En 2015, l’auteur Yasushi Baba a fait le manga Golosseum où il y a le président Putinov, en référence à Poutine.

President Putinov (Golosseum, 2015)

En 2018, Yasushi Baba revient avec Ride-on king. Alexandre Ploutinov est président de la République de Prussie, à vie. Il aime chevaucher des animaux, des machines, et sa nation. Un jour il est tué dans une attaque terroriste, et se réveille dans un monde médiéval-fantastique. Dans ce monde, il va chevaucher des créatures fantastiques. Ici l’auteur joue sur les mèmes où Poutine chevauche des animaux.


Dans Shy (2019), il y a un super héros par pays, et l’héroïne Russe est Pepesha Andreanof sous le nom de Spirits. Elle est comme une grande sœur et une mentor pour Shy l’héroïne Japonaise. Elle est très portée sur l’alcool, ce qui peut être stéréotypé sur les Russes et la vodka.

Au sujet de la Russie, les mangas et les animes traitent aussi de sujets anciens, donc qui ne sont pas contemporains de l’écriture.

En 1997, le film animé Bakumatsu no Spasibo montre la signature du traité de Simodsk en 1855, le premier accord diplomatique entre Japon et Russie. Le film présente l’ambassadeur Russe, l’amiral Evfimi Poutiatine.

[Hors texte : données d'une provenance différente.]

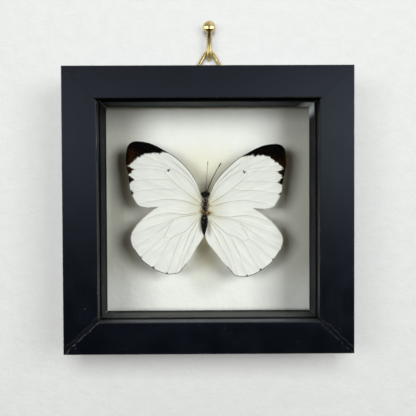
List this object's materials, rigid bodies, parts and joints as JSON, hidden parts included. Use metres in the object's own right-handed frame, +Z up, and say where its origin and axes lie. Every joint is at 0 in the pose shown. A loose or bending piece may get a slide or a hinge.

En 2008, le manga Bride Stories suit des familles d’Asie centrale au XIXème siècle sur fond de Grand Jeu, la rivalité coloniale entre Russie et Angleterre.

Bride stories (2008) (0)
Bride stories (2008) (0)

En 2014, le manga Golden Kamui revient sur la guerre entre le Japon et la Russie en 1904-1905, les tensions autour des îles Sakhaline, le tsar Alexandre II, la situation des Aïnous entre les deux pays…

Il y a également des adaptations en mangas de romans russes, comme Crime et châtiment, Les frères Karamazov.

En une soixantaine d’années, les mangas et les animes se sont adaptés aux évolutions politiques de la Russie. Ils ont intégré l’URSS tantôt comme une puissance nucléaire, tantôt dans une vision pacifiste sur fond de crainte de guerre nucléaire. Puis ils ont traité la chute de l’URSS et ses conséquences. Depuis les années 2000-2010, les personnages Russes sont intégrés dans les mangas comme personnages principaux, caricaturaux.